The Left Should Reclaim John Rawls’s Theory of Justice
Despite his towering academic reputation, John Rawls’s ideas have had little impact outside the university. That’s a shame: as the failures of neoliberalism have become increasingly stark, Rawls’s egalitarian theory of justice has much to recommend it.
John Rawls is widely considered one of — if not the — most influential American philosophers. Rawls’s work, and work on his work, has been cited thousands of times. He was awarded the National Humanities Medal by President Bill Clinton (one of the few commendable decisions Clinton ever made), and there is a veritable library’s worth of introductory guides and YouTube explainers on his work.
Rawls’s academic influence has been so pronounced that political philosophers across the spectrum have either written long critiques of his work or tried to show how, say, Marxism is compatible with his theory of justice as fairness. This, even though Rawls was legendarily modest, and not a particularly good writer — not to mention that Rawls’s thinking never obtained the interdisciplinary sweep of his libertarian rival Robert Nozick or contemporary political philosophers like Martha Nussbaum or Jürgen Habermas.

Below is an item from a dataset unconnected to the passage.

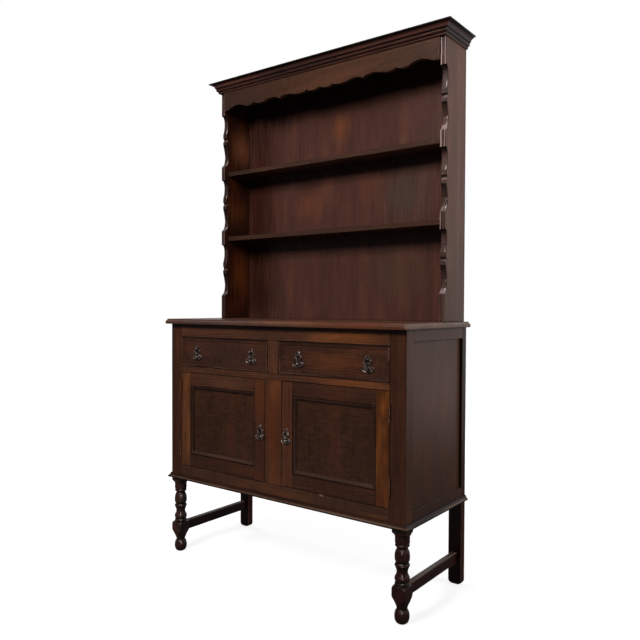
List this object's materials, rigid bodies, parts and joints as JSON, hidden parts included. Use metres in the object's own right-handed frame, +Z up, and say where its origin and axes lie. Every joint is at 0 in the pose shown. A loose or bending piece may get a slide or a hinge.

Despite these achievements, Rawls is an odd and even, in a way, tragic figure. For a long time, his magnum opus, A Theory of Justice, was rather crudely praised or condemned as offering the most systematic defense of the mid-twentieth-century liberal welfare state. While this seriously understated his radicalism, the irony is that even this moderate welfarism was being rolled back by the time Rawls published Theory in 1971.

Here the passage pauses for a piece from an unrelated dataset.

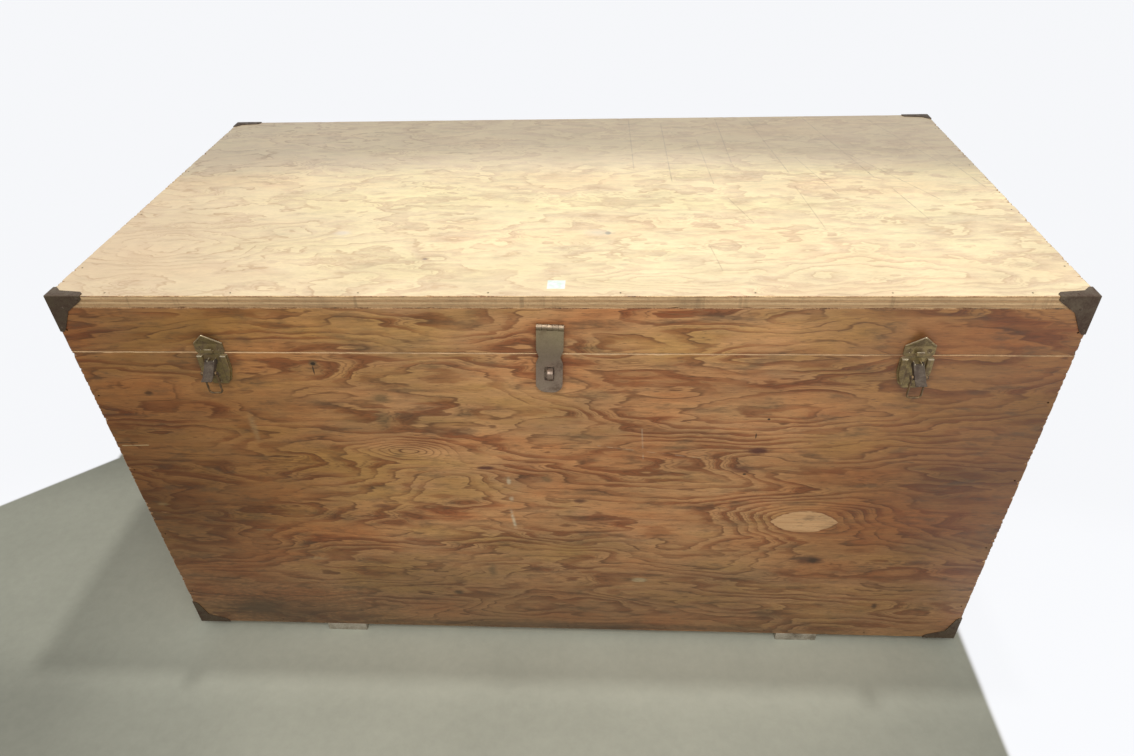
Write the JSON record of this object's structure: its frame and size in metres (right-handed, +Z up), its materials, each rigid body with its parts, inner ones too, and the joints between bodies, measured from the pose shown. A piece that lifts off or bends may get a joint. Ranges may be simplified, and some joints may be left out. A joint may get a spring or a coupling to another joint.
{
  "type": "camp chuck box",
  "caption": "Long plywood camp chest with a hinged shallow lid, steel corner caps, trunk latches, a padlock hasp, end handles and skids underneath.",
  "frame": {"origin": "on the floor, at the bottom centre of the whole object with its latches, handles and hinges", "axes": "+X to the right seen from the front, -Y out of the front with the latches and hasp, +Z up"},
  "size_m": [1.253, 0.6502, 0.6419],
  "materials": {
    "plywood": "worn varnished plywood",
    "skid_wood": "bare weathered softwood",
    "corner_steel": "dull stamped steel, browned by rust",
    "nail_steel": "dull steel",
    "hinge_steel": "dull plated steel",
    "hasp_brass": "tarnished brass plate",
    "latch_brass": "worn brass plate",
    "latch_steel": "dark worn steel",
    "bail_wire": "browned brass wire",
    "handle_steel": "dark worn steel"
  },
  "bodies": {
    "body": {"front_panel": "plywood", "back_panel": "plywood", "left_end_panel": "plywood", "right_end_panel": "plywood", "bottom_panel": "plywood", "left_skid": "skid_wood", "right_skid": "skid_wood", "base_corner_front_left": "corner_steel", "base_corner_front_right": "corner_steel", "base_corner_back_left": "corner_steel", "base_corner_back_right": "corner_steel", "left_latch_base": "latch_brass", "left_latch_rivet": "latch_steel", "right_latch_base": "latch_brass", "right_latch_rivet": "latch_steel", "left_handle_plate": "handle_steel", "right_handle_plate": "handle_steel", "hasp_staple_plate": "hasp_brass", "hasp_staple_loop": "hasp_brass", "body_brads": "nail_steel", "skid_nails": "nail_steel", "base_corner_tacks": "nail_steel", "body_screws": "nail_steel", "hinge_left_body_leaf": "hinge_steel", "hinge_left_pin": "hinge_steel", "hinge_middle_body_leaf": "hinge_steel", "hinge_middle_pin": "hinge_steel", "hinge_right_body_leaf": "hinge_steel", "hinge_right_pin": "hinge_steel"},
    "lid": {"lid_top_panel": "plywood", "lid_front_rail": "plywood", "lid_back_rail": "plywood", "lid_left_rail": "plywood", "lid_right_rail": "plywood", "lid_corner_front_left": "corner_steel", "lid_corner_front_right": "corner_steel", "lid_corner_back_left": "corner_steel", "lid_corner_back_right": "corner_steel", "left_keeper": "latch_brass", "right_keeper": "latch_brass", "hasp_leaf": "hasp_brass", "hasp_pin": "hasp_brass", "lid_brads": "nail_steel", "lid_corner_tacks": "nail_steel", "lid_screws": "nail_steel", "hinge_left_lid_leaf": "hinge_steel", "hinge_middle_lid_leaf": "hinge_steel", "hinge_right_lid_leaf": "hinge_steel"},
    "hasp_flap": {"hasp_flap": "hasp_brass"},
    "left_lever": {"left_latch_lever": "latch_steel"},
    "left_link_pin": {"left_latch_link_pin": "latch_steel"},
    "left_bail": {"left_latch_bail": "bail_wire"},
    "left_handle": {"left_handle_bail": "handle_steel"},
    "right_lever": {"right_latch_lever": "latch_steel"},
    "right_link_pin": {"right_latch_link_pin": "latch_steel"},
    "right_bail": {"right_latch_bail": "bail_wire"},
    "right_handle": {"right_handle_bail": "handle_steel"}
  },
  "joints": [
    {"name": "lid_hinge", "type": "hinge", "parent": "body", "child": "lid", "pos_m": [0, 0.32039, 0.55965], "axis": [-1, 0, 0], "range_deg": [0, 180]},
    {"name": "hasp_hinge", "type": "hinge", "parent": "lid", "child": "hasp_flap", "pos_m": [-0.0054, -0.29791, 0.6003], "axis": [-0.9986, 0, 0.0523], "range_deg": [0, 175]},
    {"name": "left_lever_pivot", "type": "hinge", "parent": "body", "child": "left_lever", "pos_m": [-0.4295, -0.30091, 0.55], "axis": [-1, 0, 0], "range_deg": [-50, 90]},
    {"name": "left_link_pin_turn", "type": "hinge", "parent": "left_lever", "child": "left_link_pin", "pos_m": [-0.4295, -0.3124, 0.54036], "axis": [-1, 0, 0], "range_deg": [-90, 50]},
    {"name": "left_bail_swing", "type": "hinge", "parent": "left_link_pin", "child": "left_bail", "pos_m": [-0.4295, -0.3124, 0.54036], "axis": [-1, 0, 0], "range_deg": [-10, 187]},
    {"name": "right_lever_pivot", "type": "hinge", "parent": "body", "child": "right_lever", "pos_m": [0.4295, -0.30091, 0.55], "axis": [-1, 0, 0], "range_deg": [-50, 90]},
    {"name": "right_link_pin_turn", "type": "hinge", "parent": "right_lever", "child": "right_link_pin", "pos_m": [0.4295, -0.3124, 0.54036], "axis": [-1, 0, 0], "range_deg": [-90, 50]},
    {"name": "right_bail_swing", "type": "hinge", "parent": "right_link_pin", "child": "right_bail", "pos_m": [0.4295, -0.3124, 0.54036], "axis": [-1, 0, 0], "range_deg": [-10, 187]},
    {"name": "left_handle_swing", "type": "hinge", "parent": "body", "child": "left_handle", "pos_m": [-0.6195, 0.01109, 0.316], "axis": [0, 1, 0], "range_deg": [0, 90]},
    {"name": "right_handle_swing", "type": "hinge", "parent": "body", "child": "right_handle", "pos_m": [0.6195, 0.01109, 0.316], "axis": [0, -1, 0], "range_deg": [0, 90]}
  ],
  "couplings": [
    {"joint": "left_link_pin_turn", "follows": "left_lever_pivot", "ratio": -1},
    {"joint": "right_link_pin_turn", "follows": "right_lever_pivot", "ratio": -1}
  ]
}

Richard Nixon’s paper-thin victory in 1968 was the harbinger of the conservative turn that would begin in the 1970s and kick into cocaine-fueled high gear in the “Greed Is Good” ’80s. By the 1990s, the same Bill Clinton who gave Rawls a medal was also declaring that the “era of Big Government” was over and was competing with Republicans to see who could put more minorities in jail faster. By most accounts, Rawls was aware of how the United States was becoming a less and less just society, and there is a feeling of gloomy resignation in his later books like Justice as Fairness (2001).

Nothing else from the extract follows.